* **Given instruction**
Repeat the material exactly, leaving nothing out.

* **Given information**
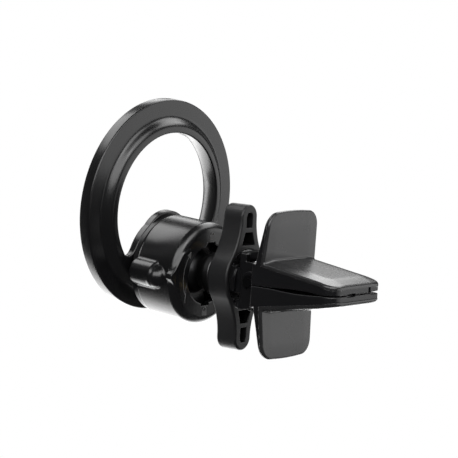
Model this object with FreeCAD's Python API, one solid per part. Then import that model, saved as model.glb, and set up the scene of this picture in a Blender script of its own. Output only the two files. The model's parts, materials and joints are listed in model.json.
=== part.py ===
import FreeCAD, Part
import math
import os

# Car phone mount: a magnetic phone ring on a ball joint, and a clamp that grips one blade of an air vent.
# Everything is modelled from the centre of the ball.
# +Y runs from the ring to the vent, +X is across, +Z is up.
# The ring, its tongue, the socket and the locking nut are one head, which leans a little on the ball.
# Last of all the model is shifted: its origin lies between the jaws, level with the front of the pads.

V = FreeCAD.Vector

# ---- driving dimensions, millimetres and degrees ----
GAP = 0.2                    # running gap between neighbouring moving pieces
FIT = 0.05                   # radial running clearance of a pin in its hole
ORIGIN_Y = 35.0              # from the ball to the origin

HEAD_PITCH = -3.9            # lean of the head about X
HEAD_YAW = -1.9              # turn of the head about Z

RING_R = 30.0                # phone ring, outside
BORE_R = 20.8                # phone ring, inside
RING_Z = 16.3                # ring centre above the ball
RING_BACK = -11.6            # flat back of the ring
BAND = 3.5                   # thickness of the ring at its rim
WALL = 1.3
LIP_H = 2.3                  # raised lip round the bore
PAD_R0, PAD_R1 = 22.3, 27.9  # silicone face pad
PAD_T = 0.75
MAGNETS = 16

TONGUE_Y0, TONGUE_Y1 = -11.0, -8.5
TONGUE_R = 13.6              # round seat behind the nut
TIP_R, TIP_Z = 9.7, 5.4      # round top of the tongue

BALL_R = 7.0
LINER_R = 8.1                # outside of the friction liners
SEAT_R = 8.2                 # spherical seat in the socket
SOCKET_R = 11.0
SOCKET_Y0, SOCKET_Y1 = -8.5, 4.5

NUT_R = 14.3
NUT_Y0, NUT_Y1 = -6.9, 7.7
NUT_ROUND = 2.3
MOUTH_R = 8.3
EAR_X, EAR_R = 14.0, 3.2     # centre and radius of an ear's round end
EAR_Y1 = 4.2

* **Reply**
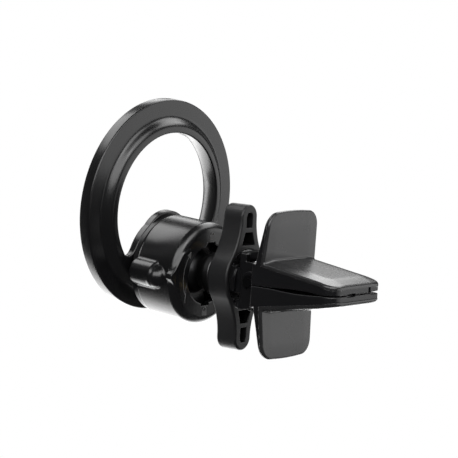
Model this object with FreeCAD's Python API, one solid per part. Then import that model, saved as model.glb, and set up the scene of this picture in a Blender script of its own. Output only the two files. The model's parts, materials and joints are listed in model.json.
=== part.py ===
import FreeCAD, Part
import math
import os

# Car phone mount: a magnetic phone ring on a ball joint, and a clamp that grips one blade of an air vent.
# Everything is modelled from the centre of the ball.
# +Y runs from the ring to the vent, +X is across, +Z is up.
# The ring, its tongue, the socket and the locking nut are one head, which leans a little on the ball.
# Last of all the model is shifted: its origin lies between the jaws, level with the front of the pads.

V = FreeCAD.Vector

# ---- driving dimensions, millimetres and degrees ----
GAP = 0.2                    # running gap between neighbouring moving pieces
FIT = 0.05                   # radial running clearance of a pin in its hole
ORIGIN_Y = 35.0              # from the ball to the origin

HEAD_PITCH = -3.9            # lean of the head about X
HEAD_YAW = -1.9              # turn of the head about Z

RING_R = 30.0                # phone ring, outside
BORE_R = 20.8                # phone ring, inside
RING_Z = 16.3                # ring centre above the ball
RING_BACK = -11.6            # flat back of the ring
BAND = 3.5                   # thickness of the ring at its rim
WALL = 1.3
LIP_H = 2.3                  # raised lip round the bore
PAD_R0, PAD_R1 = 22.3, 27.9  # silicone face pad
PAD_T = 0.75
MAGNETS = 16

TONGUE_Y0, TONGUE_Y1 = -11.0, -8.5
TONGUE_R = 13.6              # round seat behind the nut
TIP_R, TIP_Z = 9.7, 5.4      # round top of the tongue

BALL_R = 7.0
LINER_R = 8.1                # outside of the friction liners
SEAT_R = 8.2                 # spherical seat in the socket
SOCKET_R = 11.0
SOCKET_Y0, SOCKET_Y1 = -8.5, 4.5

NUT_R = 14.3
NUT_Y0, NUT_Y1 = -6.9, 7.7
NUT_ROUND = 2.3
MOUTH_R = 8.3
EAR_X, EAR_R = 14.0, 3.2     # centre and radius of an ear's round end
EAR_Y1 = 4.2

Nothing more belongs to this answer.